After all these optimizations, the profiler picture was as follows:

The server is now spending 51% doing network I/O and parsing XML. String operations declined from 62% to 5%. In other words, the server is now spending most of the time doing what it's supposed to.

Real-world Measurements

How do these optimizations affect real-world performance? To evaluate the impact, we prepared a simple stress test. Our test consisted of users logging in, sending messages back and forth, and then logging out. Some stats on the testing setup:

140 concurrent users.
Each user sent 100 messages with a delay of 5 milliseconds (14K total messages sent).
The server installations ran on a developer notebook: Dell Inspiron 9200 with a 2Ghz CPU and 2GB RAM.
MySQL as the back-end database, also running on the notebook.
JVM params: -Xms20m -Xmx128m -Xss16k -server
The load testing application was written using Smack and was executed from a desktop computer running a single JVM.

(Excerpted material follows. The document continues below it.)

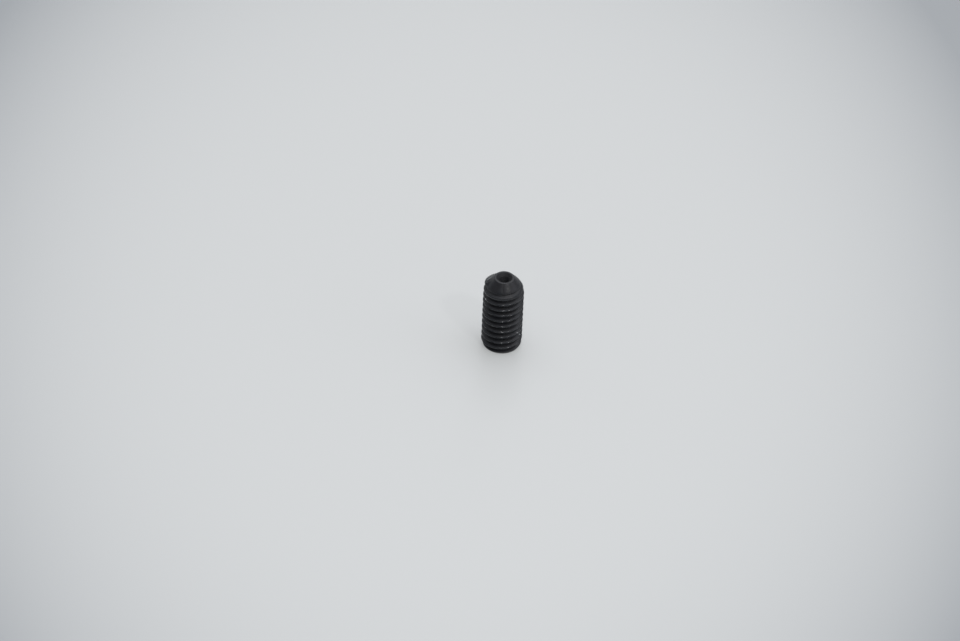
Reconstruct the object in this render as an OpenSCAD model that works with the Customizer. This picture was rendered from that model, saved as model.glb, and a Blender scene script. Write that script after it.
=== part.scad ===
// Socket set screw with a cup point, standing on its socket end.
// One piece of steel, in millimetres. The screw's axis is Z, and its socket
// end's flat face lies on Z = 0. The thread is held as the cylinder over its
// crests, which is the size that a tapped hole has to clear.

/* [Thread] */
// Diameter over the thread's crests, a little under the nominal 6
thread_d = 5.9; // [4.9:0.1:8]
// Overall length, from the socket end's face to the cup's rim
screw_length = 12; // [9:0.5:30]

/* [Socket end] */
// How far the end's chamfer cuts in from the crests
end_chamfer_w = 0.3; // [0.1:0.05:0.5]
// How far the end's chamfer runs up the screw
end_chamfer_h = 0.6; // [0.2:0.05:1]
// Width of the hex socket across its flats
socket_af = 3; // [2:0.1:3.8]
// Depth of the socket's flats
socket_depth = 3.5; // [2:0.1:5]
// How far the countersink at the socket's mouth runs past its corners
countersink_margin = 0.1; // [0.05:0.05:0.3]
// Included angle of that countersink
countersink_angle = 120; // [90:5:130]
// How far the drilled cone at the socket's bottom keeps inside the flats
drill_margin = 0.05; // [0.05:0.05:0.3]
// Included angle of that drilled cone
drill_angle = 118; // [100:1:140]

/* [Cup point] */
// Outer diameter of the cup's rim, which bites on the shaft
rim_d = 2.85; // [2:0.05:3.5]
// Width of the rim's flat land
rim_land = 0.25; // [0.05:0.05:0.4]
// Slope of the point's outer cone from the screw's axis
point_slope = 42; // [30:1:50]
// Included angle of the cup
cup_angle = 94; // [90:1:130]
// Diameter at which the cup turns into the steeper cone at its middle
core_d = 1.45; // [0.8:0.05:1.8]
// Included angle of that steeper cone
core_angle = 65; // [55:1:80]

/* [Hidden] */
// Facets of the round surfaces, and of the hex
$fn = 128;
HEX = 6;
// How far a cut runs past the face that it opens
over = 0.5;
// How far the cup's steeper cone runs up into the wide one
core_past = 0.2;

thread_r = thread_d / 2;
rim_r = rim_d / 2;
end_face_r = thread_r - end_chamfer_w;
point_h = (thread_r - rim_r) / tan(point_slope);
socket_corner_r = socket_af / 2 / cos(180 / HEX);
countersink_r = socket_corner_r + countersink_margin;
cup_r = rim_r - rim_land;
core_r = core_d / 2;
core_depth = (cup_r - core_r) / tan(cup_angle / 2);

// A cone that narrows downwards from radius r at z = 0, and that runs past
// z = 0 at the same slope by the height past
module cone_cut(r, angle, past) {
    slope = tan(angle / 2);
    translate([0, 0, -r / slope])
        cylinder(h = r / slope + past, r1 = 0, r2 = r + past * slope);
}

// The turned outside: flat socket end, chamfer, thread, and the point's cone
module blank() {
    color("#2b2c2f")
        rotate_extrude()
            polygon([
                [0, 0],
                [end_face_r, 0],
                [thread_r, end_chamfer_h],
                [thread_r, screw_length - point_h],
                [rim_r, screw_length],
                [0, screw_length]
            ]);
}

// The hexagon that the key turns, with its countersunk mouth and the cone
// that the drill left at the bottom
module hex_socket() {
    color("#1c1d1f") {
        translate([0, 0, -over])
            cylinder(h = socket_depth + over, r = socket_corner_r, $fn = HEX);
        mirror([0, 0, 1])
            cone_cut(countersink_r, countersink_angle, over);
        translate([0, 0, socket_depth])
            mirror([0, 0, 1])
                cone_cut(socket_af / 2 - drill_margin, drill_angle, 0);
    }
}

// The hollow that leaves the rim standing as a sharp ring: a wide cone, and
// a steeper one at its middle
module cup() {
    color("#1c1d1f") {
        translate([0, 0, screw_length])
            cone_cut(cup_r, cup_angle, over);
        translate([0, 0, screw_length - core_depth])
            cone_cut(core_r, core_angle, core_past);
    }
}

module set_screw() {
    difference() {
        blank();
        hex_socket();
        cup();
    }
}

set_screw();
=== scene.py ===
# %% [markdown]
# # A socket set screw with a cup point
#
# A set screw is a headless screw: a short threaded rod that a hex key turns
# from one end while the other end bites on a shaft. This one is an M6 screw,
# 12 mm long, standing on its socket end with the cup point up. The packed
# model holds its true size as a plain cylinder over the thread's crests. This
# script gives that cylinder its helical thread, its rolled and turned
# surfaces and its black oxide skin, without changing a dimension.

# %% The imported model
import math

import bpy
import numpy as np
from mathutils import Matrix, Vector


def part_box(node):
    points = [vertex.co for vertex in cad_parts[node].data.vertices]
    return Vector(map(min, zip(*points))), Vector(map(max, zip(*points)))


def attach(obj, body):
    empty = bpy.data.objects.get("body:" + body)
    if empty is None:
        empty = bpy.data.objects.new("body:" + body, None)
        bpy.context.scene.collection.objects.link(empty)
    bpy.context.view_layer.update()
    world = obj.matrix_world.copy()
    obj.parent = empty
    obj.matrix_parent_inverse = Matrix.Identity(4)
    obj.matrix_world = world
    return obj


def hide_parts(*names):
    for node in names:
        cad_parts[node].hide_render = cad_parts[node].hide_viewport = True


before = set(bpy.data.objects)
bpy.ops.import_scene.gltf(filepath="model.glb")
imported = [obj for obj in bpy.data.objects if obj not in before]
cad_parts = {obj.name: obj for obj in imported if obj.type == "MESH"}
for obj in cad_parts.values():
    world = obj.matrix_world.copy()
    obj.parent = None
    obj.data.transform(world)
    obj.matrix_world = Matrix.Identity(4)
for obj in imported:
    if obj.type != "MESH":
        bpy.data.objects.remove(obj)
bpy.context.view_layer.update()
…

Openfire 2.4.0 handles 500 more packets per second than Jive Messenger 2.3.0.

Login speed

Openfire 2.4.0 improves login time vs. Jive Messenger 2.3.0 by 33%.

Future Work

We're quite happy with the 33% performance improvement that only a few days of optimization work yielded. It's likely that measured performance improvements would be even greater on multi-CPU servers, since we eliminated a lot of synchronization in the code.

We'll likely go through another round of profiling in about six months - we've found that to be a good interval to catch hotspots introduced by refactoring and new features. Until then, our focus will shift to the Pampero project, which is the next big opportunity for performance improvements in Openfire.